MJ ETL Strategies
The paramount aspect of MJ's Extract, Transform and Load process is determining how to best map MAPPER data reports to entities.
For example, several MAPPER reports may comprise the data set for a single entity, where each MAPPER report (or range of MAPPER reports) represents a grouping, category or "partition" of data. Grouping or categorization of data by location may imply an attribute common to data stored at the location. In an inventory system, storage might be arranged so all items in reports 20 to 30 of drawer B are back ordered.
Mapping the data fields in a MAPPER report to entity attributes is also important. Attributes are stored as columns in the table where entity data is persisted; needless to say, column definition and structure is a key part of a migrated application's data model.
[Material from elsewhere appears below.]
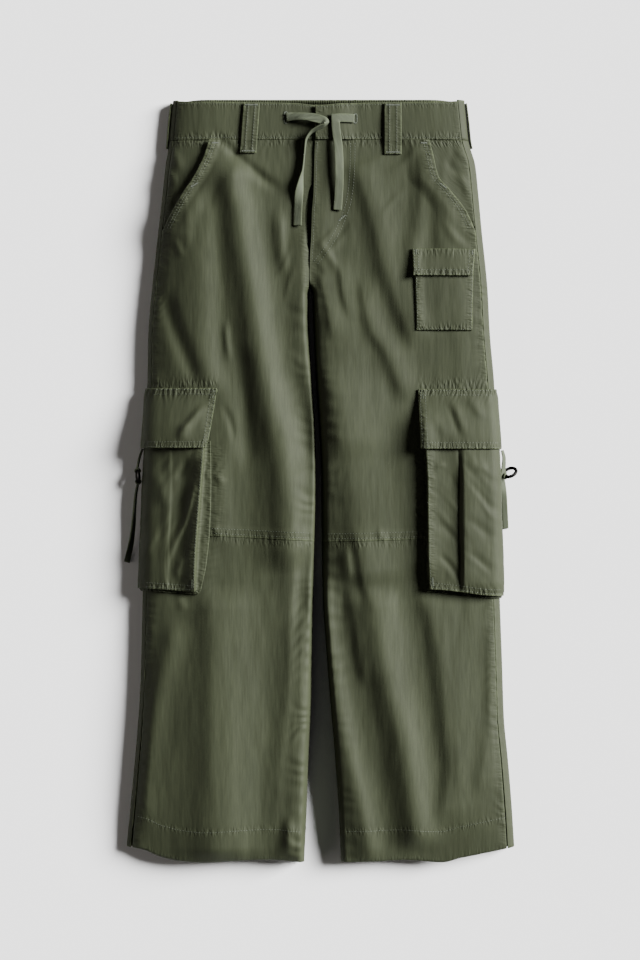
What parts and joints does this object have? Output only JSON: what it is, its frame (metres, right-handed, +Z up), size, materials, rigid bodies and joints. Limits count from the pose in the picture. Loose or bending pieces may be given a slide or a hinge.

Useful things to consider about MAPPER report data before migrating include:
After migration, how would your organization like to use the data? Is the data a useful input for business intelligence tools? Will the data be exported to another application, or updated from another process?
Data that is properly typed and stored is easer to share, exchange, integrate and calculate. This means storing calendar information such as shipping date as a date type and not a string, and numbers like quantity and price as integer and decimal (respectively), and not as characters.
Similarly, discrete, enumerated values such as status codes and indicators should identified as such and stored appropriately. In conjunction with Hibernate, MJ provides support for such enumerated data.
How does the MAPPER application currently use the data? For example, does the application mix date, time and status text in a single, custom formatted field? In such a case, it may be easier to continue to treat the data as string even though it contains chronological information.
Determine if the line type (leftmost character on a line) identifies a distinct entity type, which is typical, or marks additional attributes of an existing entity.
In a MAPPER report, lines containing column-formatted fields usually begin with a tab character and belong to the primary entity the MAPPER report represents. However, trailer lines sometimes follow a tab line that specify an entirely different entity. For example, in the sample MAPPER report Footwear Orders - Information (RID 12D3954), trailer asterisk lines contain the customer information for an order item. MJ considers entity data embedded in trailer lines as inline.
For backward compatibility in a migrated application, the line type may be preserved in the entity as a "data origin" attribute. Since the tab character isn't the best discriminator in a modern relational table, this attribute is usually enumerated for clarity.
Identify an entity's business key and foreign key(s). A business key could be an order ID, part number or customer name, or a combination of fields. MJ introduces a primary surrogate (synthetic) key for each entity, but only business keys impart meaningful identities, relationships and constraints to the data.
Consider how an entity is accessed in the MAPPER application, such as
@BFN
or@HSH
. MJ makes special provisions to support binary search and hash lookup, but such requirements should be known in advance.Explore an iterative approach to refine entity and attributes characteristics as part of MJ's ETL development process. For example, it may make sense to initially define attributes as string types, allowing a sample of data to be loaded and analyzed using SQL or other relational tools. Canonical data types can then be determined, specified in the Spring configuration and the ETL process re-run.